The 2016 PSOE crisis was a political conflict within the Spanish Socialist Workers' Party (PSOE), starting on 26 September 2016. Long-standing discontent with party Secretary General Pedro Sánchez and the combination of a series of circumstances resulted in a party revolt to force Sánchez's dismissal on 28 September, in an episode lasting until 1 October colloquially dubbed by some media and journalists as War of the Roses. The ensuing power vacuum and Sánchez's replacement by an interim managing committee, coupled with the party's turn to allow a PP minority government after a 10-month deadlock on government formation and the resulting worsening of relations with its sister party in Catalonia, the PSC, triggered a crisis of a scale unprecedented in the party's 137 years of existence.

Andalusian President Susana Díaz had been long considered the most prominent critic of Pedro Sánchez and a potential contender for the party's leadership, being the leader of the largest and most important PSOE regional branch and, for years, the only person within the party holding an institutional position of importance. Ever since Sánchez's election as Secretary General—helped by Díaz's own manoeuvres to hold off Eduardo Madina—both leaders had developed an increasing distrust and rivalry between the two of them for the party's leadership and political strategy.

After the 20 December 2015 and 26 June 2016 general elections had resulted in the worst electoral results for the PSOE in recent history, pressure on Sánchez increased. His record as party leader had alienated many of his former allies and pushed them towards Díaz's sphere. The immediate trigger to the crisis was the poor PSOE showing in the Basque and Galician elections, which led critics to call for Sánchez's resignation.
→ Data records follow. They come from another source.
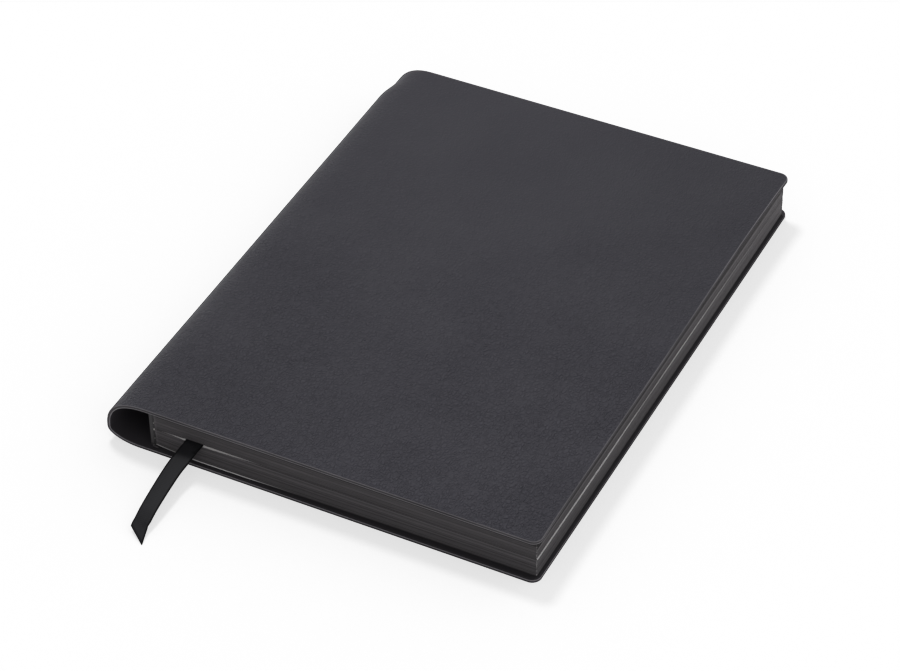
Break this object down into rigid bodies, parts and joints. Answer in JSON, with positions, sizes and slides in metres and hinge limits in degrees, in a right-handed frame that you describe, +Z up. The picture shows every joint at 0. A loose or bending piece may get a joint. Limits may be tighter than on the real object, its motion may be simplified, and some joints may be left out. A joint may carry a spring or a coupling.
{
  "type": "soft-cover notebook",
  "caption": "Closed notebook with a limp dark cover, a hollow rolled spine, dark page edges and a ribbon marker that hangs out of the tail.",
  "frame": {"origin": "on the table under the middle of the covers' box, ribbon left out", "axes": "+X from the rolled spine to the fore edge, +Y from tail to head, +Z up from the back cover to the front cover"},
  "size_m": [0.165, 0.2547, 0.0191],
  "materials": {
    "cover_sheet": "fine-grained dark grey imitation leather, satin",
    "black_endpaper": "matte black endpaper",
    "dyed_page_edges": "leaf edges dyed dark grey, matte",
    "lining_cloth": "glue-soaked cloth, matte",
    "lining_card": "dark card, matte",
    "satin_ribbon": "black satin weave, soft sheen"
  },
  "bodies": {
    "book_block": {"pages": "dyed_page_edges", "front_flyleaf": "black_endpaper", "back_flyleaf": "black_endpaper", "spine_mull": "lining_cloth", "spine_lining": "lining_card", "spine": "cover_sheet", "ribbon_marker": "satin_ribbon"},
    "front_board": {"front_cover": "cover_sheet", "front_pastedown": "black_endpaper"},
    "back_board": {"back_cover": "cover_sheet", "back_pastedown": "black_endpaper"}
  },
  "joints": [
    {"name": "front_cover_hinge", "type": "hinge", "parent": "book_block", "child": "front_board", "pos_m": [-0.0648, 0, 0.01925], "axis": [0, -1, 0], "range_deg": [0, 178]},
    {"name": "back_cover_hinge", "type": "hinge", "parent": "book_block", "child": "back_board", "pos_m": [-0.0648, 0, -0.00015], "axis": [0, 1, 0], "range_deg": [0, 178]}
  ]
}
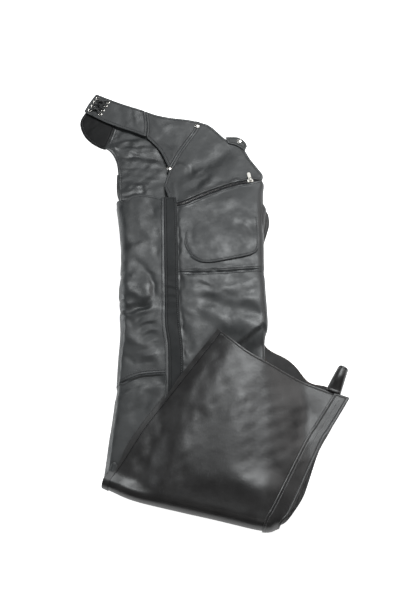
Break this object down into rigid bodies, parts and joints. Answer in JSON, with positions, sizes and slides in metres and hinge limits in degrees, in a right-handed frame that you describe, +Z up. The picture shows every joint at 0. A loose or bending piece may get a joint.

Sánchez held out, and responded by announcing a party primary and congress for October–December, enraging dissenters and prompting half the members of the party executive committee—the party's day-to-day ruling body—to resign on 28 September, to trigger Sánchez's removal and take command themselves. Sánchez, instead, refused to step down and entrenched himself within the party's headquarters, generating the largest crisis in the party's history, as neither side acknowledged the legitimacy of the other to act in the party's name. This situation ended when Sánchez resigned after losing a key ballot in the party's federal committee on 1 October, being replaced by a caretaker committee and leaving behind a shattered PSOE.